Des Reines en chemin pour la liberté
-> Un article du calamar noir pour Cases d’histoire
Savoie 1920. Au lendemain de la Première Guerre mondiale, le voyage de deux veuves, Blanca et sa belle-fille Pauline, raconté par la voix-off de l’orphelin qui les accompagne. Anthony Pastor s’approprie l’histoire dans un récit graphiquement magistral, en hommage à celles qui les premières, ont emprunté les voies de l’émancipation.
« Cette aventure ne s’inspire pas de faits réels, mais j’ai tenté de l’inscrire au mieux dans la réalité d’une époque. » explique Anthony Pastor, pour introduire le dossier qui rassemble à la fin du Sentier des reines, toutes les sources documentaires et bibliographiques qui ont servi à articuler son scénario. Tout concoure à la réussite de cette reconstitution historique saisissante, mise en scène dans une intrigue rocambolesque. En Savoie, l’auteur plonge au cœur des traditions de colportages, de ces hommes qui crapahutaient dans toute la montagne en portant sur le dos, de village en village, les lourdes balles remplies de marchandises. En 1920, le monde a changé. Les hommes qui ne sont pas morts à la guerre, rentrent estropiés, et ceux qui sont valides, semblent pareils aux autres, des fantômes. Les séquelles invisibles laissent à l’écart les poilus traumatisés par l’horreur des tranchées.
La rupture a été brutale, elle a changé les hommes, mais aussi les femmes, réduites dans l’inquiétude et l’attente à faire face à la nécessité. Epargné par la guerre, le mari de Blanca meurt quelques mois plus tard dans une avalanche, avec son fils et les parents d’un orphelin que la veuve recueille, Florentin, le narrateur de l’histoire.
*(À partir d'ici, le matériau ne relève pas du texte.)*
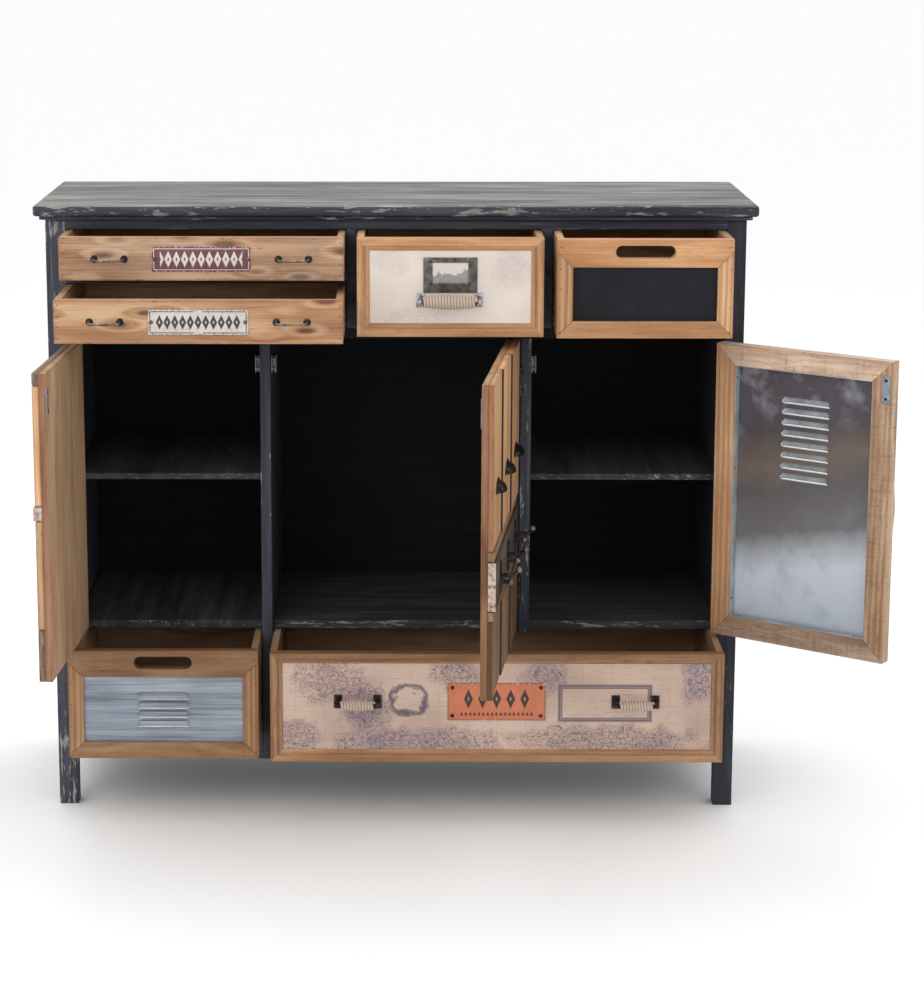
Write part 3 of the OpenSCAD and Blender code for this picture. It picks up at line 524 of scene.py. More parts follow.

Blanca décide de partir, elle fera ce que faisaient les hommes, emmenant l’orphelin et sa belle-fille, la jeune et séduisante Pauline, veuve comme elle. Couronnées de leurs coiffes « frontières», ainsi nommées dans l’habit régional, les reines empruntent les sentiers semés d’embûches pour leur émancipation.
Un extraordinaire périple graphique
Le Sentier des reines se lit d’abord pour le plaisir des yeux, les ambiances changeantes au gré des décors, s’ajustent à une mise en scène dynamique, propulsée par des cadrages percutants. Le lecteur ne pourra résister à la magie des paysages.
La petite troupe cherche à échapper à un mystérieux poilu, Félix Arpin, qui s’en prend à eux. Les décors ralentissent le récit d’une cavale, qui conduit le trio depuis la Savoie jusqu’en Normandie. L’épopée défile et ajuste les scènes aux tonalités chromatiques. Le trait tout en hachures fouille les détails réalistes jusque dans les visages expressifs des personnages, marqués des cicatrices de la vie. Le blanc glacial de la neige se transfigure du turquoise de l’eau, éblouissant les pages, ou vibrant dans les lumières d’un couché de soleil. En alternance, la nuit et les planches d’intérieurs plus sombres, s’éclairent en clair-obscur.
Les voies de l’émancipation
Par rapport à Las Rosas, Castilla Drive et Bonbons atomiques, Anthony Pastor semble transposer dans un nouveau registre l’esprit de ses anciennes héroïnes. En s’appuyant sur le fond historique du réel et en parallèle de la trame romanesque, un fil symbolique se tisse en hommage aux femmes courageuses et émancipées par la guerre qui ont du faire face pour survivre, en affrontant une société hostile à leur émancipation.
Blanca, la blanche, sert de figure forte, une résistante qui montre l’exemple, un guide pour les jeunes abandonnés. On suit son initiation avec ceux qui la suivent, au gré d’un périple jalonné par les voix pionnières du féminisme comme Madeleine Pelletier et Hélène Brion. Le Grand large appelle les âmes libres dans une fin ouverte sur de nouveaux horizons.
Lucie Servin
Le Sentier des reines d’Anthony Pastor – Casterman, 128 pages, 20 euros.